During these operations the Quail device must be in DFU mode. if the device returns in standard mode, it is necessary to put it in DFU Mode again.

After virtualization, the MikroElektronika Quail is ready to be programmed and the Zerynth scripts uploaded. Just Select the virtualized device from the “Device Management Toolbar” and click the dedicated “upload” button of Zerynth Studio and reset the device by pressing the Reset on-board button when asked.

Firmware Over the Air update (FOTA)

The Firmware Over the Air feature allows to update the device firmware at runtime.
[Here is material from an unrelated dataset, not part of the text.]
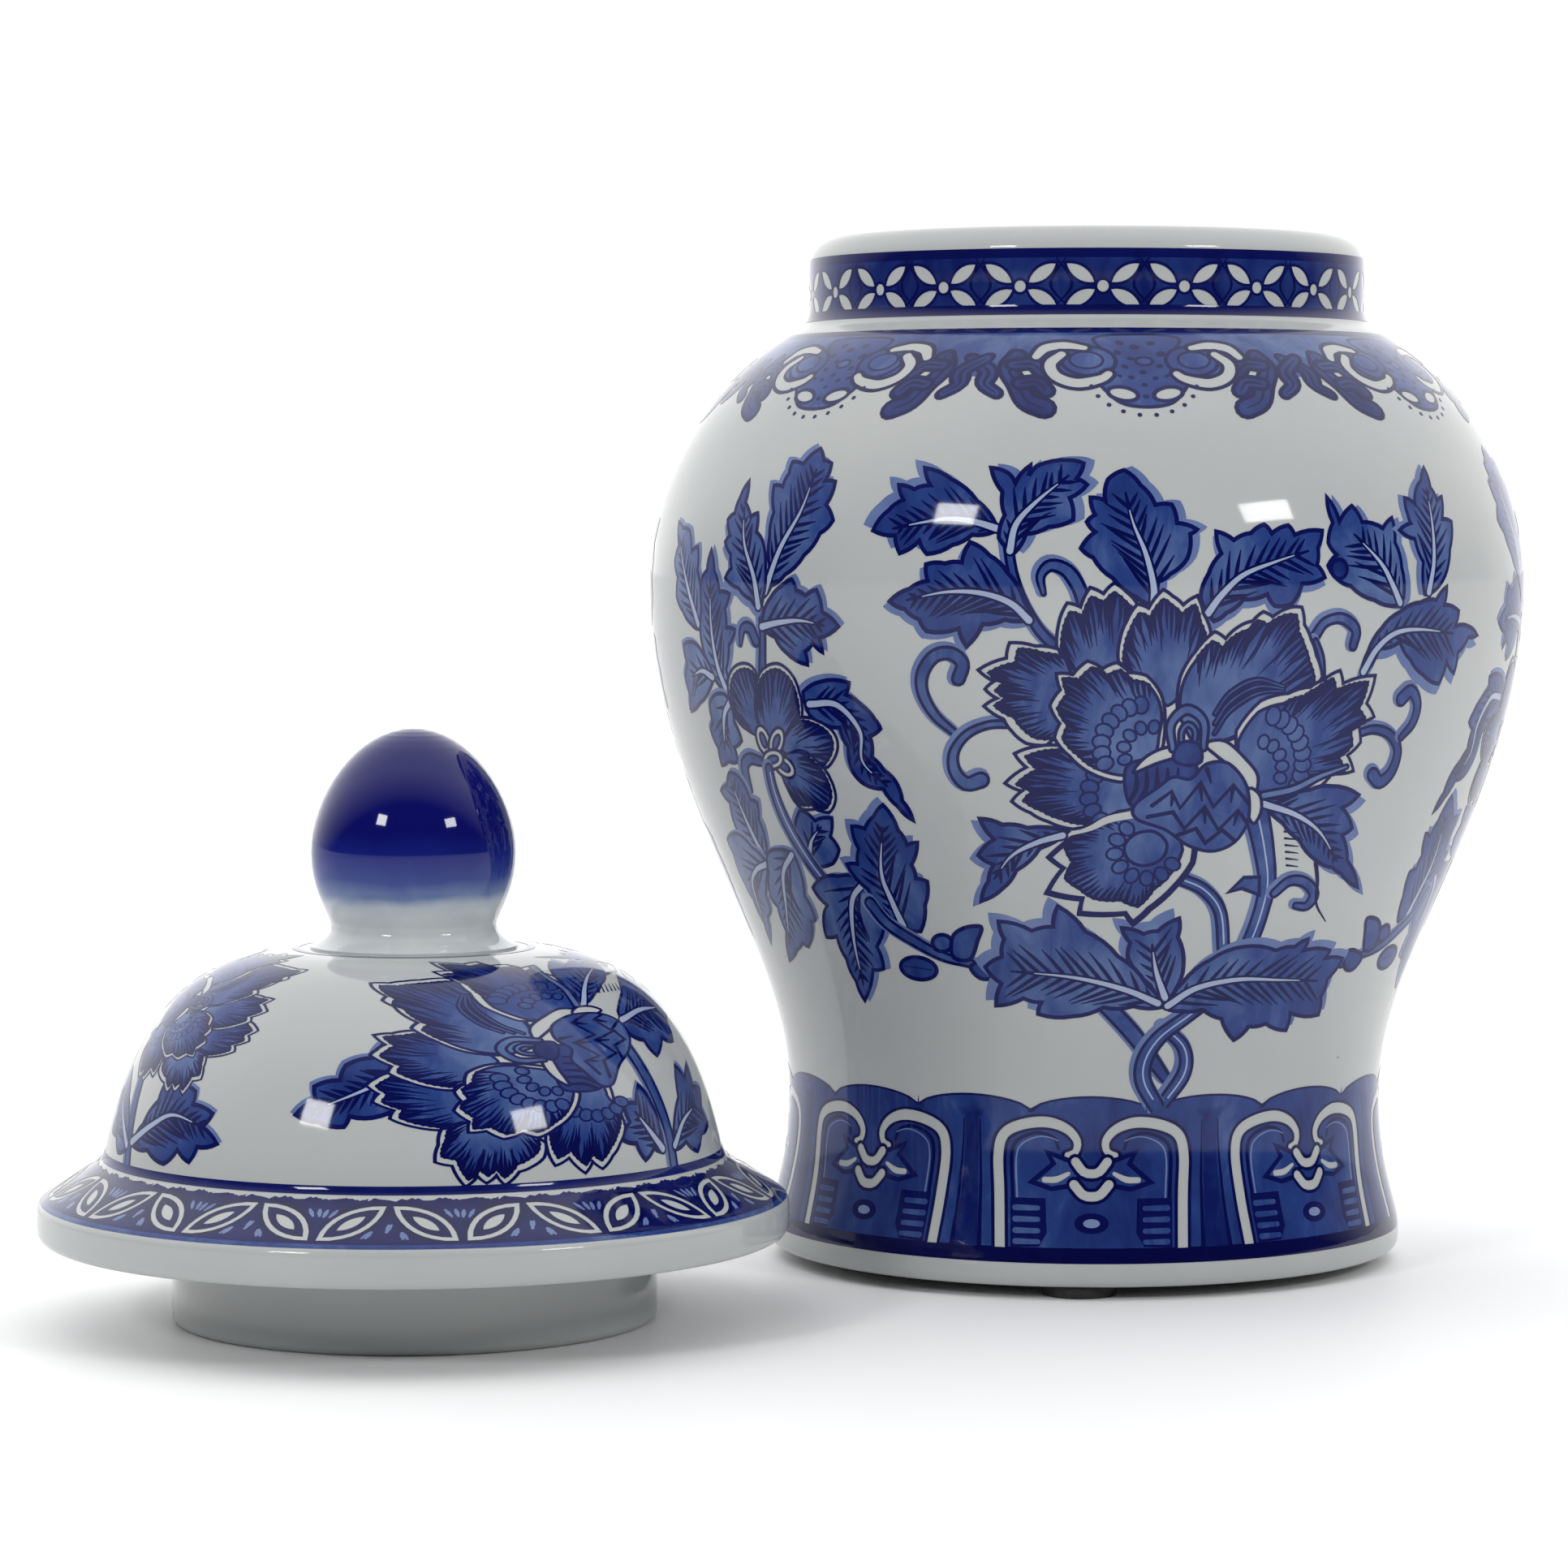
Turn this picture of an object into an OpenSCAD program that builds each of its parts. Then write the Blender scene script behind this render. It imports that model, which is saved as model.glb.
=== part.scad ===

Zerynth FOTA in the MikroElektronika Quail device is available for bytecode and VM.

Flash Layout is shown in table below:

Start address Size Content
0x08000000 128Kb VM Slot 0
0x08020000 384kb Bytecode Slot 0
0x08080000 128kb VM Slot 1
0x080A0000 384kb Bytecode Slot 1

Important

FOTA Record (small segment of memory where the current and desired state of the firmware is store) for the MikroElektronika Quail device is allocated in 16kb sector inside the VM Slot 0 at 0x08004000 address.

Power Management and Secure Firmware

Power Management feature allows to optimize power consumption by putting the device in low consumption state.

Secure Firmware feature allows to detect and recover from malfunctions and, when supported, to protect the running firmware (e.g. disabling the external access to flash or assigning protected RAM memory to critical parts of the system).

Both these features are strongly platform dependent; more information at Power Management - STM32F section and Secure Firmware - STM32F section.